For a player who hides on defence in rugby union, what's suddenly going to make him a defensive rock in league?

He'd undoubtedly suit the more open style of play, but you don't always have the ball in hand. Sometimes, you just have to man up and face those defensive responsibilities head on.

As for Deans, he obviously still has the ARU's tentative backing, despite Ewen McKenzie's ample frame constantly shadowing him at every turn.

Deans has an uncanny knack of picking up a crucial win every time he looks set to lurch over the precipice.


He can't find the key to beating the All Blacks at present - and he's clearly not alone there - however, the Wallabies latest win over the Springboks in Perth and their subsequent late recovery against the Pumas on the Gold Coast have helped to ease some of the pressure, temporarily at least.

It's hard to imagine having to constantly operate in that sort of pressure-cooker environment.

Players at least have some control over their own destiny, which relates primarily to showing some form on the park, irrespective of the team's overall success.

And, judging by his confused efforts against the Pumas, Cooper's currently well short of the mark.

A coach can plan, coax, encourage and try to conjure up some sort of winning formula. Then it's up to the players to buy into it, implement it and try to make the coach look good.

You might argue that Deans has been operating with some dodgy raw material and, given Cooper's recent outburst, is there any credence to his claims of apparent disharmony festering within the camp?

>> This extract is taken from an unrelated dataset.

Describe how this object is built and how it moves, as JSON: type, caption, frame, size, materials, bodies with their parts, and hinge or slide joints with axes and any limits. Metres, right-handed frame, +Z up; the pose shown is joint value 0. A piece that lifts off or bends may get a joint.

Whatever the reality, it can't be doing Deans' mental state any good, particularly when you're having to dodge bullets from your own players.

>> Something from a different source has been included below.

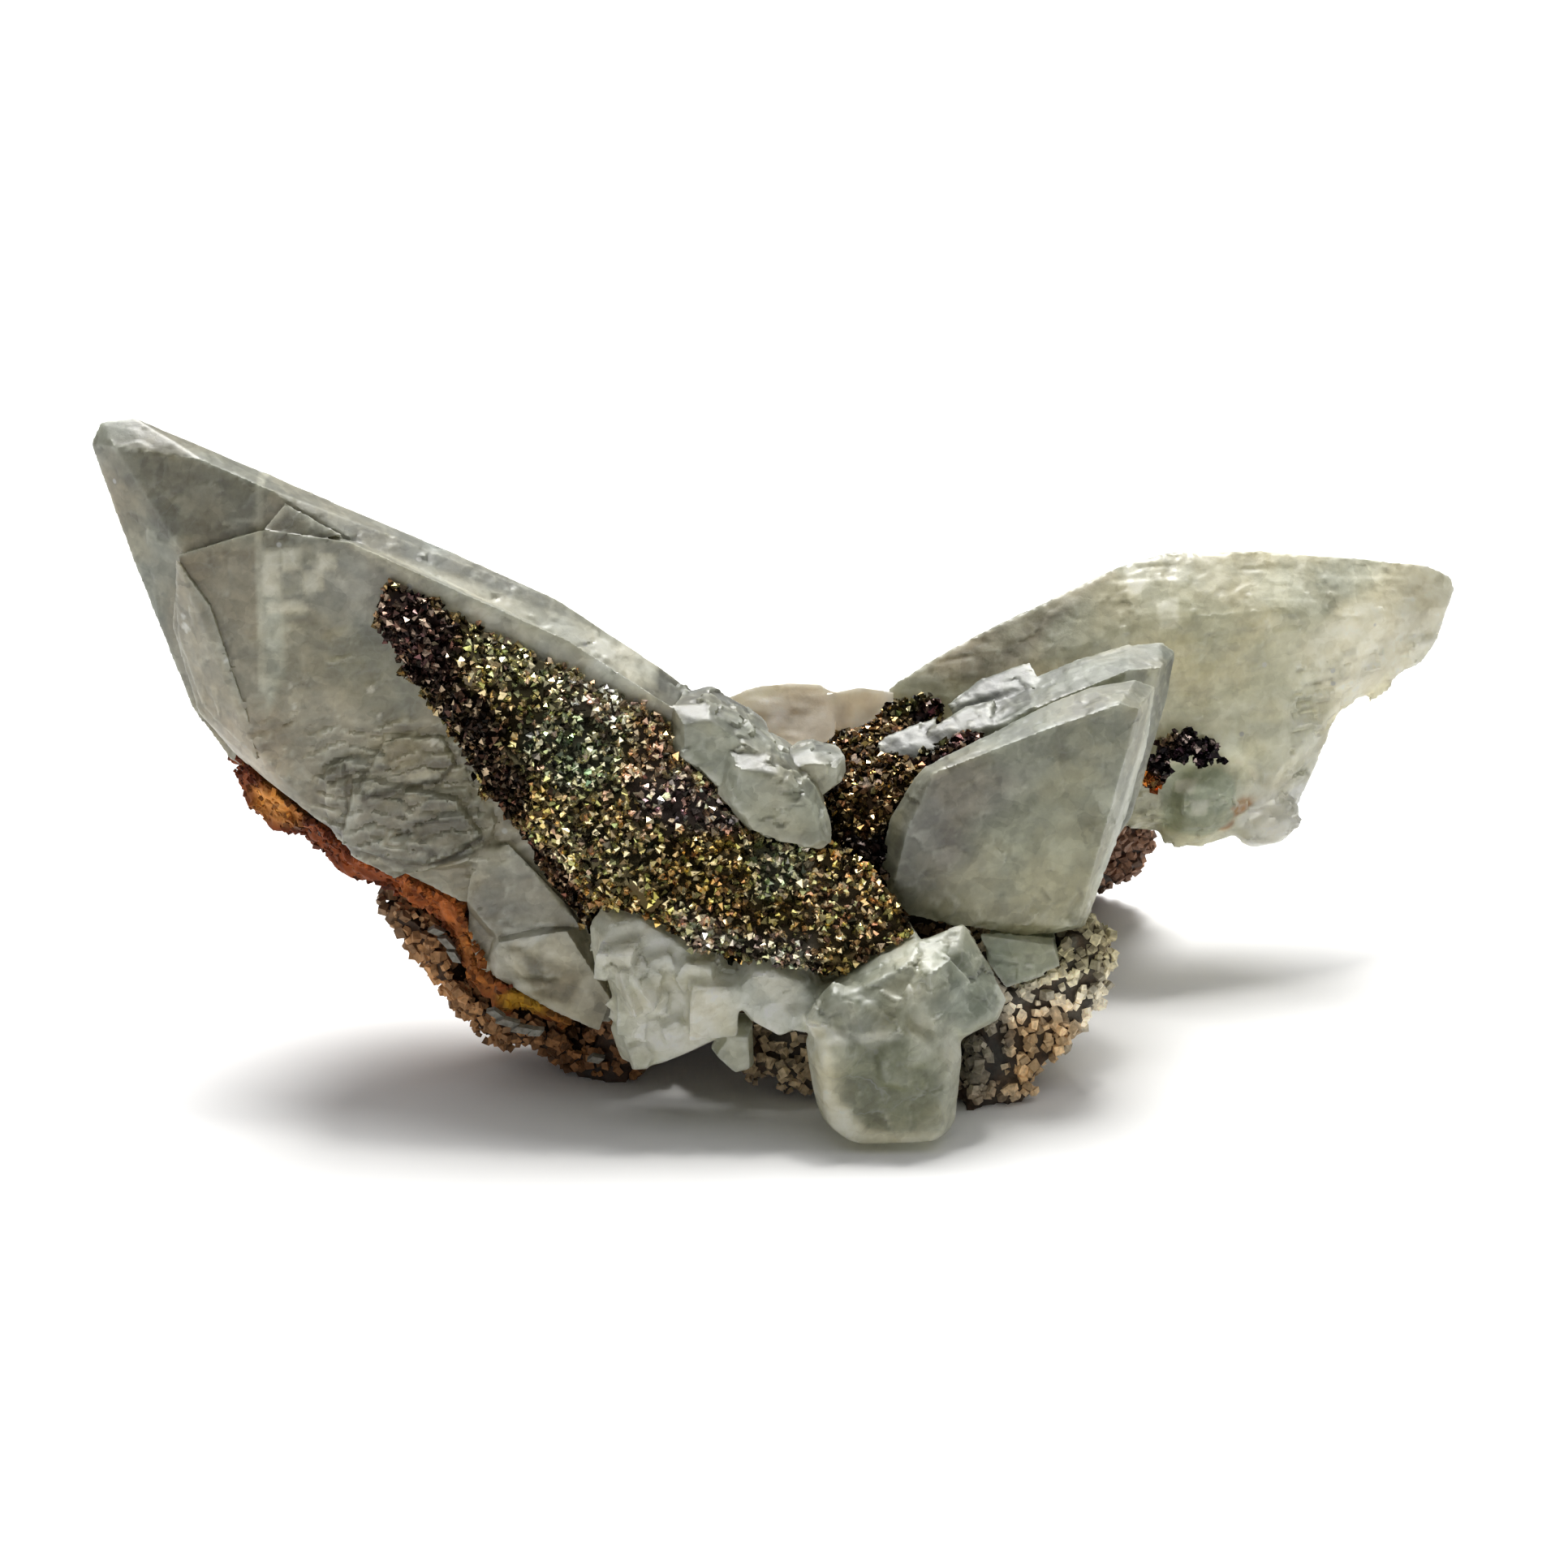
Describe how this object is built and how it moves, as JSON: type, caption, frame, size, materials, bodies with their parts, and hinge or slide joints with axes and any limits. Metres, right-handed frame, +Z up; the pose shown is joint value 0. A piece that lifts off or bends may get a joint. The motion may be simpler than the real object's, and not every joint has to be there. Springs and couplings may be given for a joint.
{
  "type": "mineral specimen",
  "caption": "Tarnished golden chalcopyrite druse on a V-shaped pair of grey-green calcite crystals, with a knobbly calcite foot and brown host rock.",
  "frame": {"origin": "middle of the footprint box, on the surface that the specimen stands on", "axes": "+Z up, +X from the tall left crystal towards the broad right one, +Y away from the viewer of the druse side"},
  "size_m": [0.0816, 0.0418, 0.0369],
  "materials": {
    "grey_calcite": "translucent, satin",
    "cream_calcite": "translucent, satin",
    "peach_calcite": "translucent, satin",
    "chalcopyrite": "metallic, tarnished",
    "dark_chalcopyrite": "metallic, dark tarnish",
    "rust": "earthy",
    "host_rock": "granular, rough"
  },
  "bodies": {
    "root": {"left_calcite_crystal": "grey_calcite", "right_calcite_crystal": "cream_calcite", "peach_calcite_crystal": "peach_calcite", "leaf_calcite_pair": "grey_calcite", "front_calcite_cluster": "grey_calcite", "calcite_block": "grey_calcite", "chalcopyrite_blade": "chalcopyrite", "chalcopyrite_saddle": "chalcopyrite", "chalcopyrite_patch": "dark_chalcopyrite", "rusty_rind": "rust", "host_rock": "host_rock"}
  },
  "joints": []
}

A winning camp is generally a happy one, and there's just a little too much unpredictability surrounding the Wallabies at present to confidently suggest that Deans has his hand firmly on the rudder.

While he's not shying away from the fight, he can't ever have imagined that taking charge of one of world rugby's leading teams would be so fraught with controversy and, at times, acrimony.

He's said previously that it's all part of the package, but his glory days with the Crusaders - who he coached to five Super titles - must now seem light years away.

Deans can distance himself from Cooper by not selecting him. But no-one's yet found the means to control the social media, or Cooper's mouth.